Complementary Layers
Complementing the Mamba layer are the Sliding Window Attention (SWA) layer and the Multi-Layer Perceptron (MLP) layer (Figure 4). The SWA layer addresses the limitations of the Mamba layer in capturing non-Markovian dependencies in sequences. It operates on a window size that slides over the input sequence, ensuring that the computational complexity remains linear concerning the sequence length. The MLP layers serve as the architecture's primary mechanism for nonlinear transformation and recall of factual knowledge.
Performance Evaluation with Other Models
SAMBA significantly surpasses the performance of leading pure attention-based and State Space Model (SSM)-based models across various benchmarks, including common-sense reasoning, language comprehension, mathematics, and coding tasks. SAMBA also showcases exceptional efficiency in handling extended contexts, delivering notable improvements in prompt processing speed and decoding throughput compared to the state-of-the-art Transformer architecture.

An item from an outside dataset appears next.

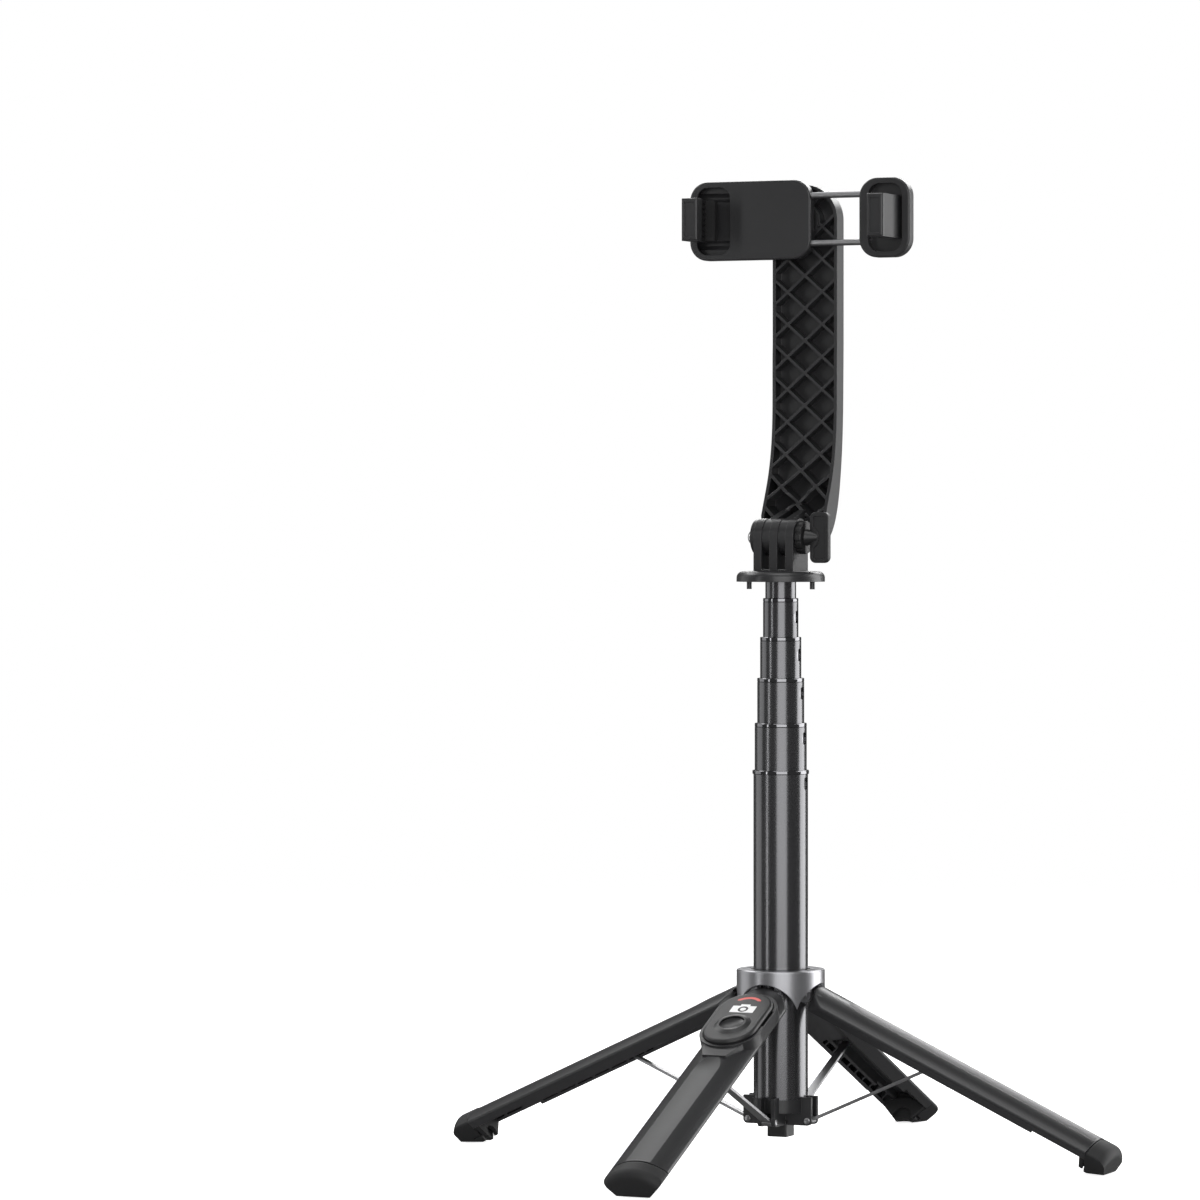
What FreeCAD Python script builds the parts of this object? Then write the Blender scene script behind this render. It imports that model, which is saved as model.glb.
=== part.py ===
"""Selfie stick: telescopic handle with four fold-out legs, a sprung phone clamp and a lift-off remote.

Millimetres, +Z up. The origin is on the ground, on the handle's axis. The front leg, which carries
the remote, points along -Y. Each leg is first drawn folded against the handle, pointing right,
with its hinge pin at height 0: X is the distance from the handle's axis and -Z the way to the foot.
"""
import FreeCAD
import Part
import math
import os

V = FreeCAD.Vector
X, Y, Z = V(1, 0, 0), V(0, 1, 0), V(0, 0, 1)
ORIGIN = V(0, 0, 0)

# Fold of the legs
OPEN_ANGLE = 65.0          # leg from the vertical when open
HINGE_R = 12.8             # hub pins and collar pins, from the handle's axis
HINGE_Z = 64.65            # hub pins above the ground
COLLAR_PIN_Z = 14.8        # lower strut pins above the ground
EYE_R = 14.0               # upper strut pins, from the handle's axis when folded
PIN_R = 0.8
PIN_GAP = 0.05             # running clearance round a pin

# Equal triangles make the fold exact: a strut is as long as the leg from hinge to eye
EYE_SHIFT = EYE_R - HINGE_R
EYE_S = 62.0
for _ in range(20):
    strut_tilt = math.radians(OPEN_ANGLE) + math.atan2(EYE_SHIFT, EYE_S)
    STRUT_LENGTH = (HINGE_Z - COLLAR_PIN_Z) / 2 / math.cos(strut_tilt)
    EYE_S = math.sqrt(STRUT_LENGTH ** 2 - EYE_SHIFT ** 2)
STRUT_TILT = math.degrees(strut_tilt)

# Grip: what the folded legs, hub and head share
GRIP_R = 17.5
LEG_INNER_R = 11.8
LEG_GAP = 0.2              # half the gap between folded legs
LEG_TOP_S = 1.5
LEG_ARCH_R = 12.3
SHELL_END_S = 132.0
FOOT_END_S = 140.9
FOOT_INNER_R = 5.0
FLUTE_DEPTH, FLUTE_R = 1.0, 45.0
FLUTE_START_S = {"front": 64.0, "other": 26.0}
EDGE_ROUND = 1.0
FOOT_ROUND = 3.5
SKIN_R = 15.9              # inside of the outer skin
CHANNEL_T = 4.1            # half-width of the strut's channel
KNUCKLE_T = 3.5            # half-width of the leg's tongue

# Hub
HUB_LOW, HUB_HIGH = 59.7, 74.3
HUB_ARCH_Z = 56.7
HUB_BORE_R = 11.7
LUG_R = 2.8
LUG_T = 6.6

# Telescopic handle: outer radius, wall, top height and lowest point of each sliding tube
TUBE_R = 10.8
TUBE_LOW, TUBE_TOP = 20.5, 151.3
TUBE_WALL = 0.4
RIM_R, RIM_TOP = 11.2, 152.9
RIM_TALL = 1.6
SECTIONS = {
    2: (10.3, 0.55, 171.5, 45.5),
    3: (9.3, 0.6, 189.3, 63.3),
    4: (8.15, 0.55, 205.5, 79.5),
    5: (7.0, 0.5, 220.9, 94.9),
    6: (6.1, 0.7, 227.4, 101.4),
}
SLIDE_GAP = 0.05
GLIDE_TALL = 4.0
SLEEVE_TALL = 8.0
# Oval windows near the top of each tube, by the height of their middles
DIMPLE_W, DIMPLE_H = 4.2, 5.0
DIMPLE_Z = {1: 147.7, 2: 165.5, 3: 183.3, 4: 198.4, 5: 213.4}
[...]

Conclusion and Future Predictions
As we continue exploring and developing bio-inspired models like Modular Neural Net architectures, smaller, more efficient models like MCoRNNMCD-ANN and hybrid approaches like SAMBA could be the future. These approaches could offer superior performance and cost-effectiveness, making them ideal for complex decision-making scenarios in various fields. Future research will focus on refining such models, improving their efficiency, and expanding their applications. By leveraging the principles of modularity and other techniques like selective compression, we can create prototypes that handle vast amounts of data and adapt and learn in more nuanced and sophisticated ways. We are on the brink of a new era in computational modelling, where smaller, more efficient architectures will lead the way, providing unparalleled performance and insights across various scientific domains.